For 13 years, China has been the second largest economy in the world. In 2022, the nominal GDP of the United States was 25 trillion dollars (around 120 trillion reais) and that of the Asian country, 18 trillion dollars (around 88 trillion reais).

The rise began in the 1980s, when the Chinese government carried out an economic reform, positioning the country as the world’s largest exporter of low-cost products, produced with cheap labor. From 1994 to 2022, China’s Gross Domestic Product (GDP) grew, on average, 8.7% per year, according to a survey carried out by the website Poder360.

Today, the nation is a trading partner of most countries. “It was cheaper to produce and buy from China than to invest in one´s own industrial park”, explains Norberto Salomão, professor and specialist in geopolitics.

Recente economic problems

Although their GDP is expected to increase by 5% this year, China has been experiencing a slowdown in growth, deflation and is facing a severe real estate crisis. In the long term, the negative effects may reach the entire world.

For example, the real estate crisis paralyzed construction and, as a result, the consumption of steel, produced from iron ore imported from Brazil, fell. Deflation also affects the trade balance, as foreign sales prices tend to fall, hindering competition.

The commercial relation with Brazil

“Before the 2010s, trade relations with so-called underdeveloped countries were based mainly on the import of commodities, while exports of industrial products were destined for the developed West”, explains Bruno Hendler, doctor in international political economy.

However, after the euro crisis and the US crisis, between 2008 and 2010, China looked to meet the demands of countries that were not a part of the developed axis. The objective was to expand the relation with Latin America, the Middle East and Africa – and begin to export industrialized products also to these regions.  

It worked. Today, China is Brazil´s greatest commercial partner. In 2022, 91,2 million dollars (447 million reais) were exported in Brazilian products (above all, iron ore) and 61,5 million dollars (300 million reais) in imported Chinese products.

The new silk route

Students are familiar with the silk route: if, in the Middle Ages, it made viable the commerce of what was then the main Chinese product between the East and the rest of the world, the new route has as its aim to spread Chinese culture.  

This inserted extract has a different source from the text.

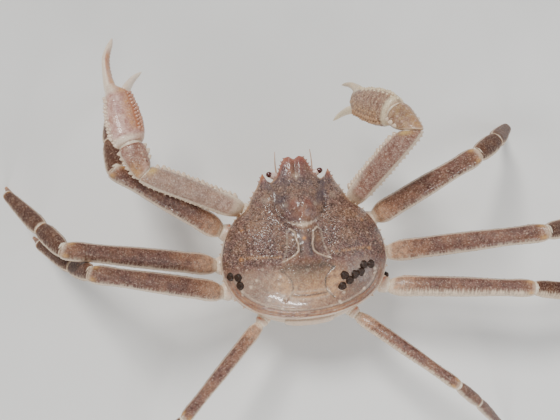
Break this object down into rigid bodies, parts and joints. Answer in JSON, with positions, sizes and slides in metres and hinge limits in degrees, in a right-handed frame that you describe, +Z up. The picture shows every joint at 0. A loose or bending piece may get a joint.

Since the weakening of the dollar and US dominance in the last decade, China has been trying to occupy this space. The influence and consumption of the country’s music, audiovisual productions, sport and cuisine began in Asia, until it reached the Americas. According to Hendler, spreading its culture is one of China’s main challenges, as it competes for space with the US and Europe, which are traditionally more accepted.